Among those dying of illness, three were suspected to have been forced to work in violation of the management-labor agreement on overtime work and one of the 17 who killed themselves was believed to have had only four days off in three and a half months.
As for specific examples, the ministry said a trainee at a sewing factory only received 60,000 yen ($540) monthly for the last seven months before running away and had not been given any extra pay despite an average 60 hours a month of overtime.
Another trainee engaged in farming was barred from going out at night and cellphone use in the dormitory was restricted, while employers of an intern for a fabric weaving machine operator confiscated the trainee's passport and resident card, the ministry said.
Following the survey's result, as part of steps to prevent nonpayment of wages and other such actions, the ministry said it will introduce a system requiring employers to pay salaries to foreign trainees through their bank accounts instead of giving them cash.
The ministry has reported cases of suspected law violations to labor authorities.

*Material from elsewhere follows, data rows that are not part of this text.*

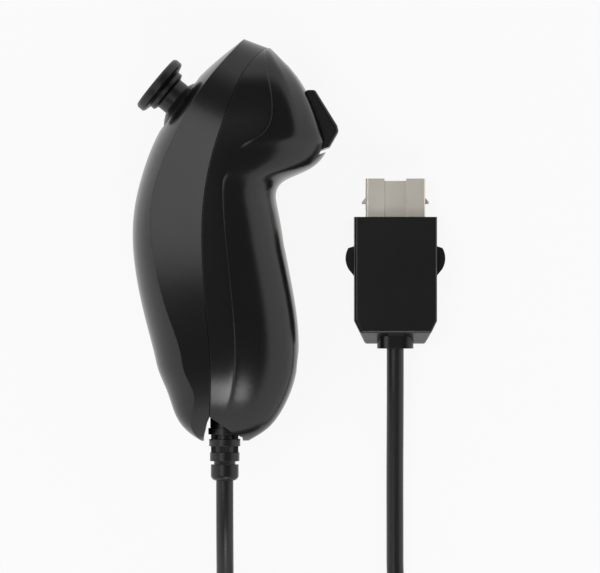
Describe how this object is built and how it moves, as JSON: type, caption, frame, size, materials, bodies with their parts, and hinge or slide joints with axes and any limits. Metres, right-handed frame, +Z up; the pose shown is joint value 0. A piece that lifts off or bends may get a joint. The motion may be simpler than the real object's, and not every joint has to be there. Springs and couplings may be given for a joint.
{
  "type": "motion controller wand",
  "caption": "One-handed game controller with a thumbstick, two front buttons, a finger hook and a ribbed strain relief, on a coiled lead with a latching plug.",
  "frame": {"origin": "under the middle of the controller's bounding box, on the surface it lies on", "axes": "the controller lies on its side: +Y from tail to nose, +X from the thumbstick's side to the buttons' side, +Z up across it"},
  "size_m": [0.0802, 0.2063, 0.0382],
  "materials": {
    "shell_black": "satin moulded plastic",
    "stick_rubber": "matt",
    "dark_plastic": "moulded",
    "white_plastic": "moulded",
    "board_green": "coated board",
    "chip_black": "moulded",
    "steel": "plated",
    "nickel": "warm nickel plate",
    "brass": "plated contacts",
    "pad_rubber": "grey silicone",
    "lead_black": "satin flexible plastic",
    "wire_red": "insulation"
  },
  "bodies": {
    "wand": {"top_shell": "shell_black", "bottom_shell": "shell_black", "plug_top_cover": "shell_black", "plug_bottom_cover": "shell_black", "spring_seat": "dark_plastic", "button_bracket": "dark_plastic", "cord_header": "white_plastic", "header_plug": "white_plastic", "main_board": "board_green", "button_board": "board_green", "controller_chip": "chip_black", "accelerometer_chip": "chip_black", "board_components": "chip_black", "potentiometer_along": "chip_black", "potentiometer_across": "chip_black", "plug_insulator": "chip_black", "module_frame": "steel", "module_base": "steel", "return_spring": "steel", "shell_screws": "steel", "board_screws": "steel", "bracket_screws": "steel", "trigger_pin": "steel", "latch_pins": "steel", "plug_metal_shell": "nickel", "plug_contacts": "brass", "dome_pad": "pad_rubber", "strain_relief": "lead_black", "cord_lead": "lead_black", "cord_coil": "lead_black", "cord_tail": "lead_black", "plug_grommet": "lead_black", "core_wires": "wire_red", "plug_wires": "wire_red"},
    "inner_rocker": {"inner_rocker": "dark_plastic"},
    "stick": {"thumb_cap": "stick_rubber", "stick_shaft": "white_plastic"},
    "outer_rocker": {"outer_rocker": "dark_plastic"},
    "z_button": {"z_button": "shell_black"},
    "c_button": {"c_button": "shell_black"},
    "latch_left": {"latch_arm_left": "steel", "release_button_left": "shell_black"},
    "latch_right": {"latch_arm_right": "steel", "release_button_right": "shell_black"}
  },
  "joints": [
    {"name": "stick_roll", "type": "hinge", "parent": "wand", "child": "inner_rocker", "pos_m": [-0.00624, 0.02875, 0.0191], "axis": [-0.6361, -0.7716, 0], "range_deg": [-15, 15], "stiffness_Nm_per_rad": 0.05},
    {"name": "stick_pitch", "type": "hinge", "parent": "inner_rocker", "child": "stick", "pos_m": [-0.00624, 0.02875, 0.0191], "axis": [0, 0, 1], "range_deg": [-15, 15], "stiffness_Nm_per_rad": 0.05},
    {"name": "rocker_pitch", "type": "hinge", "parent": "wand", "child": "outer_rocker", "pos_m": [-0.00624, 0.02875, 0.0191], "axis": [0, 0, 1], "range_deg": [-15, 15]},
    {"name": "z_press", "type": "hinge", "parent": "wand", "child": "z_button", "pos_m": [0.01453, 0.03566, 0.0191], "axis": [0, 0, -1], "range_deg": [0, 5.5], "stiffness_Nm_per_rad": 0.06},
    {"name": "c_press", "type": "slide", "parent": "wand", "child": "c_button", "axis": [-0.7672, -0.6414, 0], "range_m": [0, 0.001], "stiffness_N_per_m": 600},
    {"name": "latch_left_press", "type": "hinge", "parent": "wand", "child": "latch_left", "pos_m": [0.0347, -0.017, 0.0055], "axis": [0, 0, -1], "range_deg": [0, 3], "stiffness_Nm_per_rad": 0.08},
    {"name": "latch_right_press", "type": "hinge", "parent": "wand", "child": "latch_right", "pos_m": [0.0477, -0.017, 0.0055], "axis": [0, 0, 1], "range_deg": [0, 3], "stiffness_Nm_per_rad": 0.08}
  ],
  "couplings": [
    {"joint": "rocker_pitch", "follows": "stick_pitch", "ratio": 1}
  ]
}
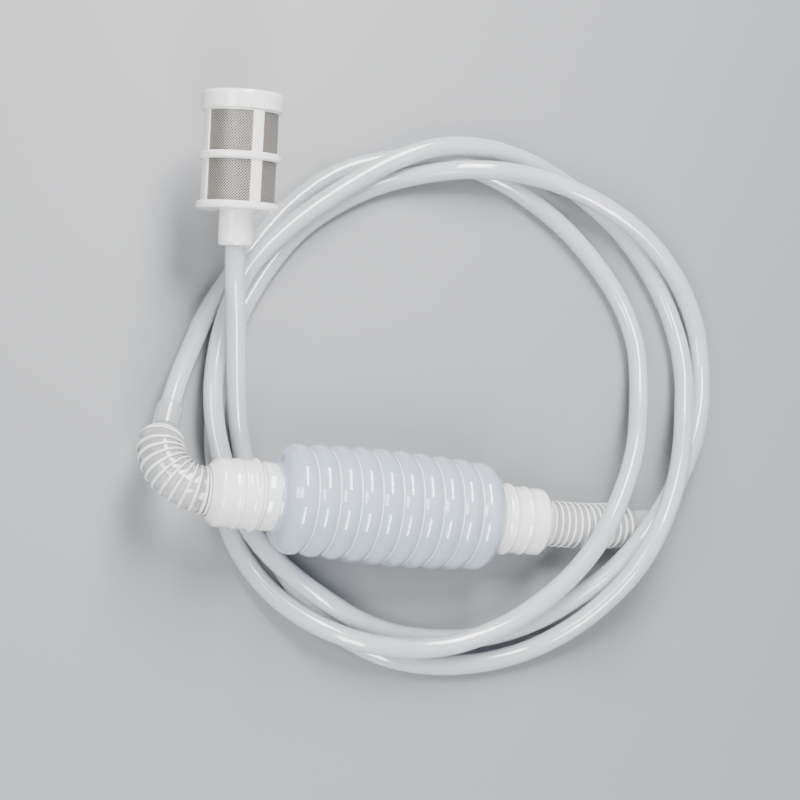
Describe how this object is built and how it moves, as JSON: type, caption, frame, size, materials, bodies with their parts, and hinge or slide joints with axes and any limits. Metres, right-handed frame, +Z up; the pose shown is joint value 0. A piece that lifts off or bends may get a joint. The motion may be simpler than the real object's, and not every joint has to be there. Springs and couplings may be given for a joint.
{
  "type": "squeeze bulb siphon pump",
  "caption": "Hand siphon pump: ribbed squeeze bulb with check valves, corrugated hose ends, coiled clear hose and a mesh intake strainer.",
  "frame": {"origin": "bottom centre of the bounding box of the pump: the bulb, necks, valves, pipes and outlet cuff, without the hose and strainer", "axes": "+X along the pump towards its outlet, +Y towards the strainer, +Z up from the surface it lies on"},
  "size_m": [0.2447, 0.226, 0.0692],
  "materials": {
    "bulb_vinyl": "gloss, translucent",
    "neck_plastic": "satin",
    "pipe_plastic": "gloss, clear",
    "hose_vinyl": "gloss, clear",
    "valve_plastic": "satin",
    "disc_rubber": "matte",
    "filter_plastic": "satin",
    "mesh_steel": "woven wire"
  },
  "bodies": {
    "pump": {"squeeze_bulb": "bulb_vinyl", "inlet_neck": "neck_plastic", "outlet_neck": "neck_plastic", "inlet_valve_seat": "valve_plastic", "inlet_valve_cage": "valve_plastic", "outlet_valve_seat": "valve_plastic", "outlet_valve_cage": "valve_plastic", "inlet_pipe": "pipe_plastic", "outlet_pipe": "pipe_plastic", "hose": "hose_vinyl", "filter_frame": "filter_plastic", "filter_cap": "filter_plastic", "filter_mesh": "mesh_steel"},
    "inlet_disc": {"inlet_valve_disc": "disc_rubber"},
    "outlet_disc": {"outlet_valve_disc": "disc_rubber"},
    "outlet_end": {"outlet_cuff": "pipe_plastic"}
  },
  "joints": [
    {"name": "inlet_valve_lift", "type": "slide", "parent": "pump", "child": "inlet_disc", "axis": [0.9925, 0, -0.1219], "range_m": [0, 0.0015]},
    {"name": "outlet_valve_lift", "type": "slide", "parent": "pump", "child": "outlet_disc", "axis": [0.9925, 0, -0.1219], "range_m": [0, 0.0015]},
    {"name": "outlet_pipe_bend", "type": "hinge", "parent": "pump", "child": "outlet_end", "pos_m": [0.0776, -0.0063, 0.0149], "axis": [0, 0, 1], "range_deg": [-6, 15], "deforming": ["outlet_pipe"]}
  ]
}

Many interns have been calling for a better working environment, with a Vietnamese woman working at a food processing firm in eastern Japan saying, "I really understand why they want to run away."
"I can't pay my debt if I don't work many hours of overtime," said the woman, who borrowed 800,000 yen from a broker at the time of her arrival in Japan.
The 22-year-old said she was told by the broker she could easily save money in Japan. But she said her monthly after-tax income is less than 100,000 yen.
The latest survey was conducted after faults were found last November in an earlier probe into foreign trainees who quit their jobs.
The earlier survey wrongfully stated that 87 percent of the respondents left "in pursuit of better pay" when in fact 67 percent of them replied they had left due to "low wages."